> **DO THIS**: From the records below, extract only the lines running from the line with "Continue the Blender" to the line with "nut_y, z), TOWARDS_WALL, smooth=True)", both lines included, reproducing them exactly.

·····

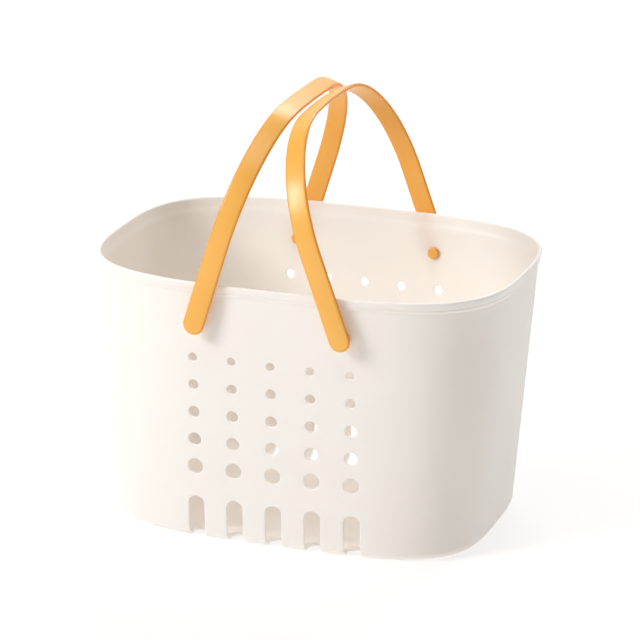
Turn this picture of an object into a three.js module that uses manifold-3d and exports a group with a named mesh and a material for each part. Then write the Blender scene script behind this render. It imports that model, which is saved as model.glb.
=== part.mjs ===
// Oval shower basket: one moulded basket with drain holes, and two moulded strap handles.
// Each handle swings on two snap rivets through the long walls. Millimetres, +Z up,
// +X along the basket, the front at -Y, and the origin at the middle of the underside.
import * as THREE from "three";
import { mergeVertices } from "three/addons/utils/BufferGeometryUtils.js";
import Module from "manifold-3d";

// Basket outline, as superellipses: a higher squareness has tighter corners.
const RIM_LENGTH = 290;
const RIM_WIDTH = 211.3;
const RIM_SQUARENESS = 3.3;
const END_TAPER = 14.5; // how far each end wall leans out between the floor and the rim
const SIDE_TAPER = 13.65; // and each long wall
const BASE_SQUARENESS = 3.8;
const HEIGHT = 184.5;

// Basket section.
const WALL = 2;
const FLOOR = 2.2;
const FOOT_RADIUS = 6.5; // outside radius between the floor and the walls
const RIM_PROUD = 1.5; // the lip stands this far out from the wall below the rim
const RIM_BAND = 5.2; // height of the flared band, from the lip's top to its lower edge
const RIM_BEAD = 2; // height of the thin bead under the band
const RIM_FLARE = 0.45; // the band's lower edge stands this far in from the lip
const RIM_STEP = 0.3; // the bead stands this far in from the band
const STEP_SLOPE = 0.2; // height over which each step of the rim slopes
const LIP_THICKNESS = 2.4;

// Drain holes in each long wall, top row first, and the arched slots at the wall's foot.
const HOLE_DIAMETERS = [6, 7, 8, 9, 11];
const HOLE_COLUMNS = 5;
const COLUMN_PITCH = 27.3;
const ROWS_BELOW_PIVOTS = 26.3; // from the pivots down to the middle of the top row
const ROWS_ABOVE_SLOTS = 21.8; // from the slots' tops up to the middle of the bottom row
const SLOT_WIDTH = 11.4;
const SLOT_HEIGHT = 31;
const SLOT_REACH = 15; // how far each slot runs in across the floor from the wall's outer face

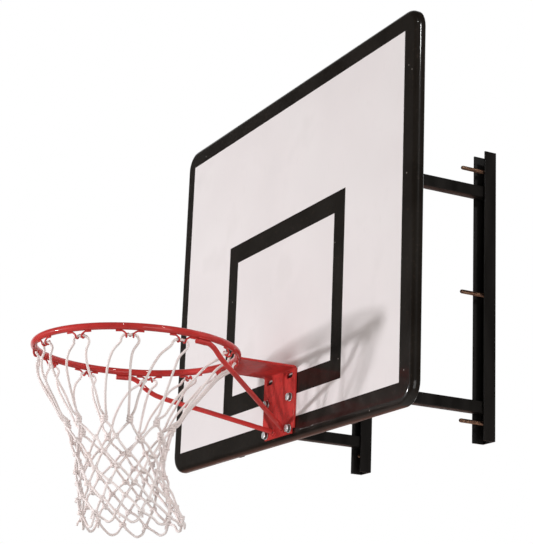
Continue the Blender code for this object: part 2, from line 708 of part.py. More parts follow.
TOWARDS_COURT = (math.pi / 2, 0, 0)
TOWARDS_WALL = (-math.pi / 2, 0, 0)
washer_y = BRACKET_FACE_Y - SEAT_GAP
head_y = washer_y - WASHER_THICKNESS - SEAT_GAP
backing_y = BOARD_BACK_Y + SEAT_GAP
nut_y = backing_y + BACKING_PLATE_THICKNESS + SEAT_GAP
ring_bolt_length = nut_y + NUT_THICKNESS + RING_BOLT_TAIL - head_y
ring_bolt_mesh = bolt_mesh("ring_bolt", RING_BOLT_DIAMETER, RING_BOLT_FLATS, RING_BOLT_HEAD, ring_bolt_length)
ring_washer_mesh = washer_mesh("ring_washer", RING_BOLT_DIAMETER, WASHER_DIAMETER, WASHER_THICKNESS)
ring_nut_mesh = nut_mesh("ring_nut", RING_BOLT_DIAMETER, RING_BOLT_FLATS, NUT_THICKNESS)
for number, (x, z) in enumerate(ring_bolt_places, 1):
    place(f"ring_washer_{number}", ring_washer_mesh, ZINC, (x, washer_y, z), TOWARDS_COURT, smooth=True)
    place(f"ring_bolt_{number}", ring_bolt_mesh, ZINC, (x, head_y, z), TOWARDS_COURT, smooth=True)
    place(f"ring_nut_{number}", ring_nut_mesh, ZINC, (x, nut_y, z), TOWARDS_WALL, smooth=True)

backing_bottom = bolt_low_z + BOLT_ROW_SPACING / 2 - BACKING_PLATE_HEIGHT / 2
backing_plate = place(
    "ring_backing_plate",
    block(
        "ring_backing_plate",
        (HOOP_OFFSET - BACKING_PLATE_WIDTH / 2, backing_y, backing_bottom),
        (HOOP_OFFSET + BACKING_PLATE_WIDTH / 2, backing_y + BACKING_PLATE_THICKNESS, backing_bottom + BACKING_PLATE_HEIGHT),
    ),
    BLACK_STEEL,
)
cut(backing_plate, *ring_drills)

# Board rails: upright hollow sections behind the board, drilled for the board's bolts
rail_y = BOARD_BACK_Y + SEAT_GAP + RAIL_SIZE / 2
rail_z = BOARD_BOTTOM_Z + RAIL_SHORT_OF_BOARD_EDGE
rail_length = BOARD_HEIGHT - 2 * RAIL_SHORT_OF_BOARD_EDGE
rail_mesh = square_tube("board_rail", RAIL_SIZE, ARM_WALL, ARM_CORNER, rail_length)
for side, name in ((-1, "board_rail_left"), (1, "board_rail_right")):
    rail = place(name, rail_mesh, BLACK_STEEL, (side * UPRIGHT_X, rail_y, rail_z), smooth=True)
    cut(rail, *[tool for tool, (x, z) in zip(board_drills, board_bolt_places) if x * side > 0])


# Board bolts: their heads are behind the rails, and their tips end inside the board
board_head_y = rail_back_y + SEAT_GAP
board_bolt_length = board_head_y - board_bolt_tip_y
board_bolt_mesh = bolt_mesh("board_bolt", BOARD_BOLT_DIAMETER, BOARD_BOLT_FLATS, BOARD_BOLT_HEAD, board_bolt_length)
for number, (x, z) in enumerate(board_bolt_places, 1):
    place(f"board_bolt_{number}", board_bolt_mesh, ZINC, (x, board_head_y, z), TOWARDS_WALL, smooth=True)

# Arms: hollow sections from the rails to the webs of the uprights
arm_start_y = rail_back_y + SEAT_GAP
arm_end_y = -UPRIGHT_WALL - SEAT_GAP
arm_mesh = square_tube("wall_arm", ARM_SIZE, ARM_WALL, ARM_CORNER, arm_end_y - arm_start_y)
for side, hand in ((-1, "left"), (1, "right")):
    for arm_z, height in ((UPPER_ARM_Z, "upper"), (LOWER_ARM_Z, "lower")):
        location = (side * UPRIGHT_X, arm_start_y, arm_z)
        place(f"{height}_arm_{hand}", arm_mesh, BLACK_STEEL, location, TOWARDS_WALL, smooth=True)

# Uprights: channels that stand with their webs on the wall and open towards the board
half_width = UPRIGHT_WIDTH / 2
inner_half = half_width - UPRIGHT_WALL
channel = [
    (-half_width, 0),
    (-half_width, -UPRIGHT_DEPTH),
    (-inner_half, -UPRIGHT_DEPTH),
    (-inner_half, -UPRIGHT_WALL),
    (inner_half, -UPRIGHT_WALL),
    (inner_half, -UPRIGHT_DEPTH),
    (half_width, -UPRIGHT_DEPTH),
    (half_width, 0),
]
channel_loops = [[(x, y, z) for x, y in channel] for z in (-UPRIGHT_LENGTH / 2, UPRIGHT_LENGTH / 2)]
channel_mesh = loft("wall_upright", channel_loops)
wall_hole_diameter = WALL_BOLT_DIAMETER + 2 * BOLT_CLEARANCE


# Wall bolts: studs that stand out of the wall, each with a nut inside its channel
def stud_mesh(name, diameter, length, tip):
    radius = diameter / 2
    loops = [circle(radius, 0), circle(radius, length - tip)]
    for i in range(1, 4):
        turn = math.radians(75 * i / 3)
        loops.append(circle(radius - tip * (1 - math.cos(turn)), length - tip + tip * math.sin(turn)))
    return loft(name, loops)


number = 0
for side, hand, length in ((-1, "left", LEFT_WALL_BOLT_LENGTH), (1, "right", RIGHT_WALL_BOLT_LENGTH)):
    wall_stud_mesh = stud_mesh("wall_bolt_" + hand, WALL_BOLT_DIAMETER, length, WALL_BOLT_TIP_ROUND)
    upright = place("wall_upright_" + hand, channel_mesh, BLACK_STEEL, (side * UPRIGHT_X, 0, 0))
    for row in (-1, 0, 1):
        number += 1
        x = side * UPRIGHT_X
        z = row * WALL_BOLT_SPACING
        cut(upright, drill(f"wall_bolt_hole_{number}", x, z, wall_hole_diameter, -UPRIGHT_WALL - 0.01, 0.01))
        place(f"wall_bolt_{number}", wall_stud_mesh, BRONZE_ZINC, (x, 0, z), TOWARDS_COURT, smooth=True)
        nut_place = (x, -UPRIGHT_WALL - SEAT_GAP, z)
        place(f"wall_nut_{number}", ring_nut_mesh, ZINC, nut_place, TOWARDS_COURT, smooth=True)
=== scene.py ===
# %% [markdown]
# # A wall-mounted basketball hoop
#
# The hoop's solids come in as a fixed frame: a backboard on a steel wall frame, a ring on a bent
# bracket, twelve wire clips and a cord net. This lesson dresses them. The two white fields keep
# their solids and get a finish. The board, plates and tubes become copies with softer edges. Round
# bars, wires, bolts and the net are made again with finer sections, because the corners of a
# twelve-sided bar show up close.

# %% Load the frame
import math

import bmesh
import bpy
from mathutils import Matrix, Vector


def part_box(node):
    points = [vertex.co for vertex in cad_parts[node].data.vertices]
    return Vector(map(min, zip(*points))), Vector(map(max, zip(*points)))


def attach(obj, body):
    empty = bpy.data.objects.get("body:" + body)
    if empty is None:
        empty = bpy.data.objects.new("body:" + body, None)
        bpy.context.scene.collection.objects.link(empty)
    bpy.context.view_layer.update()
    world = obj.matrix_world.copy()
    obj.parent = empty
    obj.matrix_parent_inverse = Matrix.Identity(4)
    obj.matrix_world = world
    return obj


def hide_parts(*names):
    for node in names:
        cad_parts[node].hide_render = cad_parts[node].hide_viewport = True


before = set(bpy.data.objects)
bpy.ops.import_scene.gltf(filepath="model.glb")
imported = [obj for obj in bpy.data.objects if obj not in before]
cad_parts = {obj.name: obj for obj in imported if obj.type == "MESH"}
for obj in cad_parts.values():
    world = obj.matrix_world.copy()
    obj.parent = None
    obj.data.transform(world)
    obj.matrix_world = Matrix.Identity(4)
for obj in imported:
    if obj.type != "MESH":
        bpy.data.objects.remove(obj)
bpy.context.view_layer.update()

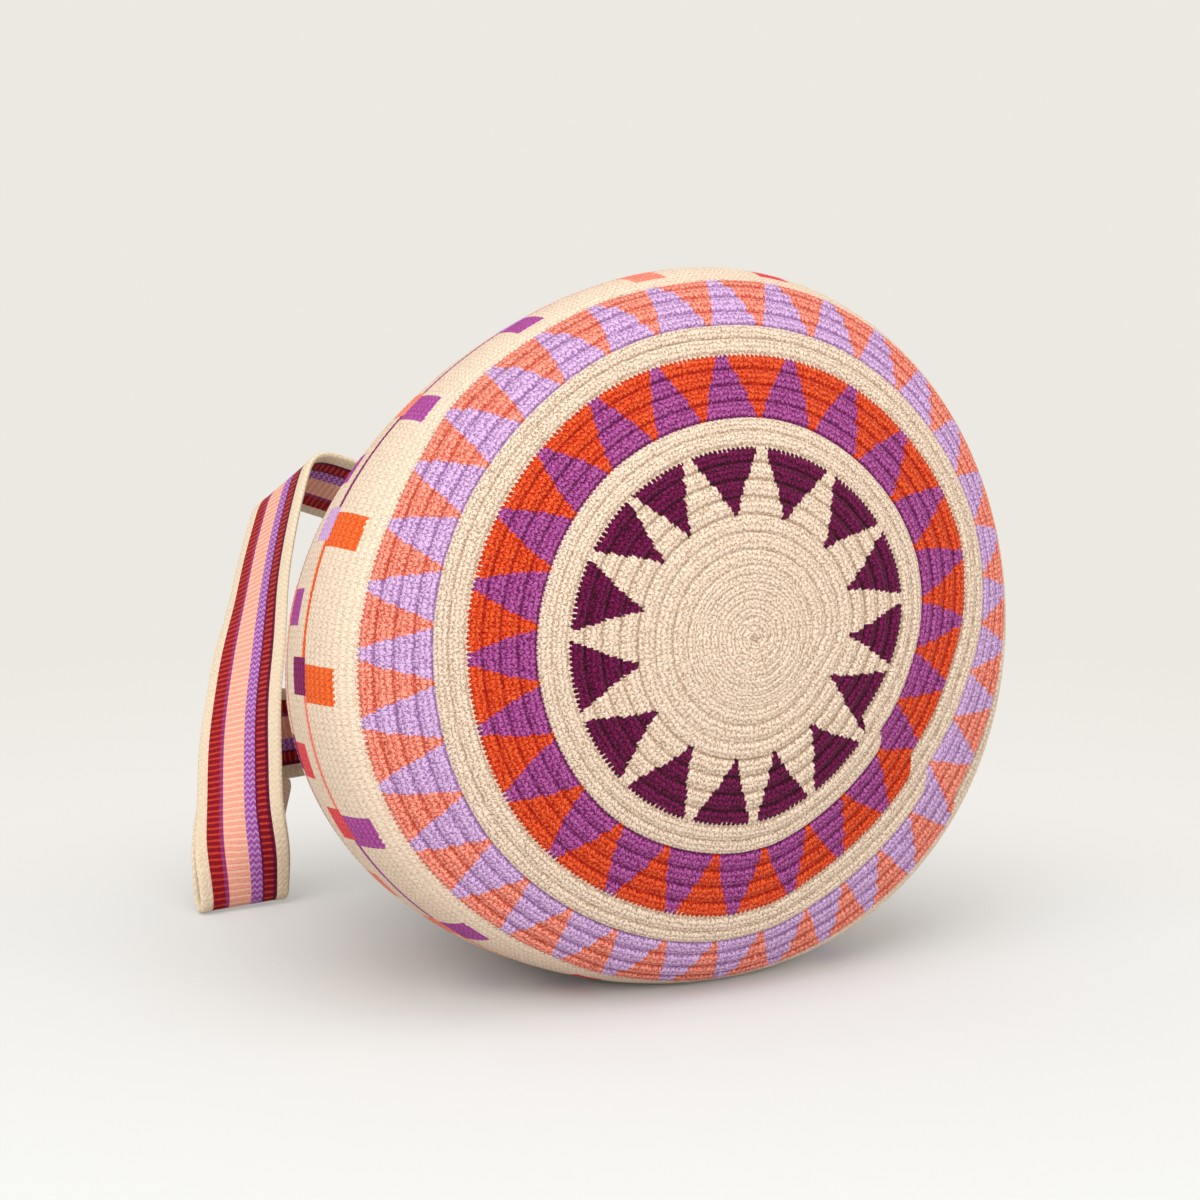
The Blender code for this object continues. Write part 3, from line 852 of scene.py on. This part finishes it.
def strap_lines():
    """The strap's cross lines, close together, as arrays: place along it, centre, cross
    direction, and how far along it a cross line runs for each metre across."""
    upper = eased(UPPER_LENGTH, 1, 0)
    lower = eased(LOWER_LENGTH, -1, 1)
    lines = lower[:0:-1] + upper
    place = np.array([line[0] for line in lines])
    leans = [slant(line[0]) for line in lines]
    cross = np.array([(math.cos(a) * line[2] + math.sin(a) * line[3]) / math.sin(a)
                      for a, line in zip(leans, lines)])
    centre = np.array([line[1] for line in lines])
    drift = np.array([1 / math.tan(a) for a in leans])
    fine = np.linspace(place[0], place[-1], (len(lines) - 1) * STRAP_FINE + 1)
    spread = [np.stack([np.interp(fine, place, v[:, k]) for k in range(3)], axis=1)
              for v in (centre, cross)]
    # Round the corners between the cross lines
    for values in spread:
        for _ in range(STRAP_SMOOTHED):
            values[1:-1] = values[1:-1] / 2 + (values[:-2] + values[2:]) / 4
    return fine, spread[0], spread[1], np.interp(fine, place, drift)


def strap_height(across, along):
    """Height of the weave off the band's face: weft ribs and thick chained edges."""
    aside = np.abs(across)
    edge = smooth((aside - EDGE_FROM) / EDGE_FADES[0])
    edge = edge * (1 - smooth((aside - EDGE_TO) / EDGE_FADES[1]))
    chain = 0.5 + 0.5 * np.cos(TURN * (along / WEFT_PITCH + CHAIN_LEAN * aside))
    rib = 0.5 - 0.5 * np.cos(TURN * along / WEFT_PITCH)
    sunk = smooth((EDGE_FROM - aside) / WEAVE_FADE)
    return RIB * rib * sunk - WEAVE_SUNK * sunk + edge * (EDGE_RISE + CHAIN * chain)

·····

> **PROBLEM SOLUTION**:
Continue the Blender code for this object: part 2, from line 708 of part.py. More parts follow.
TOWARDS_COURT = (math.pi / 2, 0, 0)
TOWARDS_WALL = (-math.pi / 2, 0, 0)
washer_y = BRACKET_FACE_Y - SEAT_GAP
head_y = washer_y - WASHER_THICKNESS - SEAT_GAP
backing_y = BOARD_BACK_Y + SEAT_GAP
nut_y = backing_y + BACKING_PLATE_THICKNESS + SEAT_GAP
ring_bolt_length = nut_y + NUT_THICKNESS + RING_BOLT_TAIL - head_y
ring_bolt_mesh = bolt_mesh("ring_bolt", RING_BOLT_DIAMETER, RING_BOLT_FLATS, RING_BOLT_HEAD, ring_bolt_length)
ring_washer_mesh = washer_mesh("ring_washer", RING_BOLT_DIAMETER, WASHER_DIAMETER, WASHER_THICKNESS)
ring_nut_mesh = nut_mesh("ring_nut", RING_BOLT_DIAMETER, RING_BOLT_FLATS, NUT_THICKNESS)
for number, (x, z) in enumerate(ring_bolt_places, 1):
    place(f"ring_washer_{number}", ring_washer_mesh, ZINC, (x, washer_y, z), TOWARDS_COURT, smooth=True)
    place(f"ring_bolt_{number}", ring_bolt_mesh, ZINC, (x, head_y, z), TOWARDS_COURT, smooth=True)
    place(f"ring_nut_{number}", ring_nut_mesh, ZINC, (x, nut_y, z), TOWARDS_WALL, smooth=True)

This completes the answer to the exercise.